The Managed Runtime as a solution

As I argued in my earlier post, Developer vs. Runtime Responsibilities, the Java managed runtime (JVM) has a long and impressive heritage of abstracting unnecessary infrastructure concerns for the developer - why shouldn't scale out and clustering be added to those concerns? The Java language already has built into it an impressive set of structures/API's/principles to enable true parallel multi-threaded computing. We already have wait()/notify(), sychronized(), locking, threading, etc. already built into the language - isn't this enough for true multi-node computing as well? After all, there is nothing theoretically different between multi-threaded and multi-node computing other than bothersome things like where the physical servers begin and end and how to communicate over a network. It would seem that these are things that the managed runtime should take care of for us.

This is, of course, how Terracotta was conceived. We do enable true multi-node distributed computing with the ease and simplicity of single-node Java development. I would encourage anyone interested in learning more to
download our product
and give it a try.

Comments

> We already have wait()/notify(), sychronized(), locking, threading, etc. already built into the language - isn't this enough for true multi-node computing as well?

does wait/notify handle server failure and network delays?

Posted by: SD at February 27, 2006 12:06 PM

Hi. Yes, failure is handled.

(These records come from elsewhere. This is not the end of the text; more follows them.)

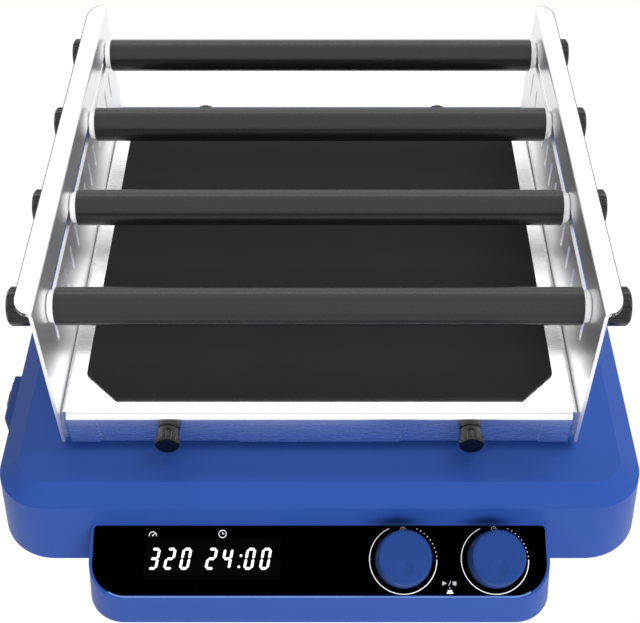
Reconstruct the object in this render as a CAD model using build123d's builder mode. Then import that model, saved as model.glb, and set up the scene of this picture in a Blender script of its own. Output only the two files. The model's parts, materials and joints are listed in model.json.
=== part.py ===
from build123d import *
import math
import os

os.makedirs("parts", exist_ok=True)


# Driving dimensions, in millimetres and degrees.
# The origin is on the ground under the drive spindle, X to the right, Y to the back, Z up.

# Housing: a low box with drafted sides and a bevelled rim
housing_width = 370.0
housing_depth = 374.0
housing_corner_radius = 30.0
housing_wall = 3.0
ground_gap = 19.0
skirt_height = 45.0
skirt_draft = 5.6
bevel_height = 8.1
bevel_inset = 12.3

# Base plate, feet and screws
base_sheet = 2.0
base_recess = 2.0
base_fit = 0.3
vent_length = 44.0
vent_width = 4.0
vent_pitch = 10.0
vent_count = 6
foot_margin_x = 35.0
foot_margin_y = 37.0
foot_radius = 16.0
foot_edge = 1.0
foot_top_radius = 13.0
foot_recess_radius = 6.0
foot_recess_depth = 8.0
screw_radius = 2.5
screw_head_radius = 4.6
screw_head_height = 3.0
screw_grip = 12.0
screw_end_gap = 2.0
post_radius = 7.0
side_post_margin_x = 25.0
side_post_margin_y = 21.5

# Control nose: a drafted box in front with a tilted panel
nose_width = 266.8
nose_projection = 38.4
nose_front_height = 22.9
nose_ground_gap = 9.4
nose_corner_radius = 22.0
nose_back_reach = 7.0
nose_wall = 3.0
nose_side_wall = 4.0
nose_hollow_overrun = 1.0
panel_tilt = 27.0
panel_length = 43.0
panel_front_rim = 1.6
panel_back_rim = 2.8
panel_side_rim = 1.1
panel_thickness = 1.2
panel_front_corner = 18.0
panel_back_corner = 2.5
panel_fit = 0.15
cable_window_width = 180.0
cable_window_height = 18.0
cable_window_rise = 6.0

# Display and control board behind the panel
window_centre_x = -60.5
window_drop = 21.3
window_width = 77.0
window_height = 23.5
board_width = 226.0
board_height = 28.0
board_shift = 3.0
board_thickness = 1.6

# Dials: two encoders under two push knobs
dial_centre_x = 73.2
dial_spacing = 51.8
dial_drop = 21.8
encoder_size = 14.0
encoder_depth = 7.5
encoder_floor = 1.5
bushing_radius = 4.5
bushing_height = 5.0
rotor_radius = 3.5
shaft_radius = 2.5
running_fit = 0.05
nut_flats = 12.0
nut_height = 2.0
knob_radius = 16.0
knob_top_radius = 15.0
knob_height = 16.0
knob_gap = 1.6
knob_edge_radius = 2.0
knob_bore_radius = 9.5
knob_bore_depth = 7.5
knob_dimple_radius = 5.0
knob_dimple_depth = 1.0
knob_dimple_offset = 6.0
push_travel = 1.0
shaft_grip = 5.0

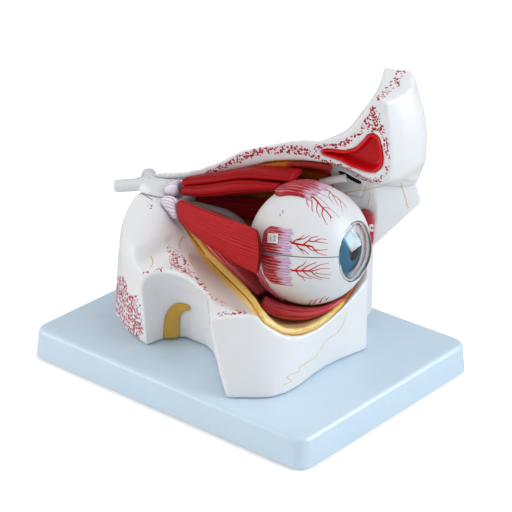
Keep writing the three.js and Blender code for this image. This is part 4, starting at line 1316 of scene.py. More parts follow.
@dataclass
class Bones:
    """The two skull bones, their sinus and the orbit's lining."""

    voxel: float = 1.1 * MM
    crisp_angle: float = 38.0
    crisp_reach: float = 3.2 * MM
    least_weight: float = 0.22
    seam_reach: float = 3 * MM
    seam_push: float = 1.1 * MM
    edge_radius: float = 1.2 * MM
    soft_spots: tuple[tuple[Triple, float], ...] = (((-62, -14, 84), 30.0),)
    marrow: tuple[Band, ...] = (
        Band([(205, 174), (218, 169), (230, 163), (240, 158)], [1.5, 2.4, 3, 3.6], 1.0),
        Band([(240, 158), (250, 154), (262, 151), (285, 150), (303, 150.5), (313, 154)],
             [3, 4, 4, 4, 4, 3], 0.95),
        Band([(313, 154), (325, 161), (340, 166), (352, 172), (362, 178), (372, 181), (381, 180)],
             [1.8, 1.5, 1.5, 1.5, 2, 2, 1.5], 0.95),
        Band([(381, 180), (387, 171), (388, 155), (385, 140), (382, 130)], [1.6, 1.8, 1.8, 1.8, 2], 0.85),
        Band([(374, 110), (374, 118), (372, 126), (381, 128)], [4, 6, 6, 3], 1.0),
        Band([(366, 120), (363, 129), (354, 138), (344, 144), (330, 146), (314, 148)],
             [2, 2.5, 2.5, 3, 2, 2], 0.9),
        Band([(379, 97), (388, 91), (396, 83), (399, 74), (402, 67)], [3, 4, 4, 4, 5], 0.6),
        Band([(121, 280), (121, 292), (125, 305), (131, 318), (137, 335)], [4, 7, 11, 10, 4], 0.97),
        Band([(135, 298), (138, 315), (140, 332)], [3, 4, 4], 0.8),
        Band([(143, 273), (155, 271), (166, 268)], [1, 1.5, 2], 0.7),
        Band([(169, 248), (174, 254), (178, 262), (186, 270)], [2, 4, 9, 4], 0.7),
        Band([(186, 270), (195, 277), (205, 288), (214, 298), (222, 304)], [3, 2.5, 2, 1.5, 1.5], 0.55),
        Band([(218, 315), (226, 313), (236, 312), (244, 312.5)], [1.5, 2.5, 2.5, 1.5], 0.7),
        Band([(147, 203), (149, 206), (154, 206.5)], [1, 1.6, 1], 0.5),
    )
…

If a client node (L1) becomes unavaible due to process or network failure, it eventually gets timed out. To ensure consistency of data across the cluster, re-entry to the cluster is disallowed in the case where a network failure that subsequently corrects itself.

In the case of server (L2) failure, we provide a failover mechanism which ensures that a second 'standby' L2 can take over and maintain the correct state with respect to both data and locking - the L1s never notice the difference.

Hope that helps, please let me know if you have more questions.